In poche parole l’abito nuziale, del quale fu trovato sprovvisto l’invitato che venne cacciato fuori nelle tenebre, dove c’è il pianto e lo stridore dei denti, altro non è se non il segno della mancanza di una effettiva, reale conversione, senza la quale non sarà possibile partecipare al banchetto nuziale inaugurato da Cristo.
- Ci viene in soccorso anche il libro dell’Apocalisse in cui si parla delle nozze dell’agnello e si legge che la veste di lino sono le opere dei santi.
Conversione significa sostituire i valori esistenti con quelli proposti da Gesù.
Il regno di Dio è un’alternativa per la società, dove al posto dell’accumulare ci sia il condividere, dove al posto del comandare ci sia il servire. E questo si deve vedere attraverso azioni concrete che lo manifestino.
- Alla fine della parabola quando si legge Quello ammutolì. Allora il re ordinò ai servi: “Legatelo mani e piedi e gettatelo fuori nelle tenebre; là sarà pianto e stridore di denti, dobbiamo tener presente che  si tratta di un’immagine tipica, presa dal linguaggio rabbinico, per indicare il fallimento della propria esistenza. I capi religiosi, i sommi sacerdoti, gli anziani, i farisei, quelli che si ritenevano i più vicini a Dio, i privilegiati del regno, proprio loro sono desinati ad essere esclusi.

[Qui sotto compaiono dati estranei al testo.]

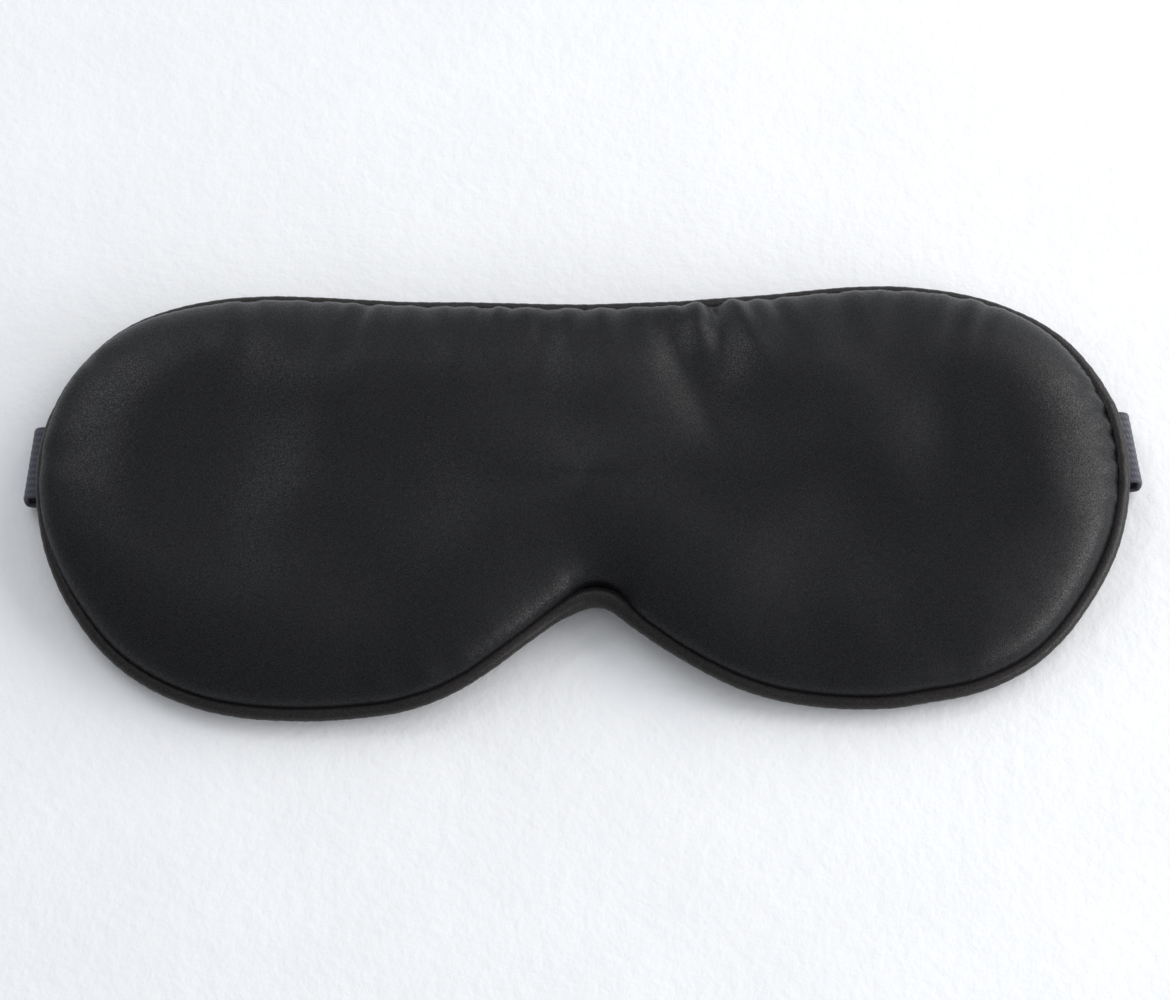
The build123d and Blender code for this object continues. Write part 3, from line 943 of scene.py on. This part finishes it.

= Voglio finire con l’affermazione di un importante filosofo del ‘900, M. Heidegger: La vera povertà del mondo, è quando non si sente più la mancanza di Dio come mancanza.
Quanti giustificano la loro negligenza con accuse indirette a Dio, che ci manda le malattie, la morte, le tendenze negative e quant’altro!
Vorrei che tanti altri, tutti, ripetessero con me:
O Dio, se Tu non mi manchi, ho tutto.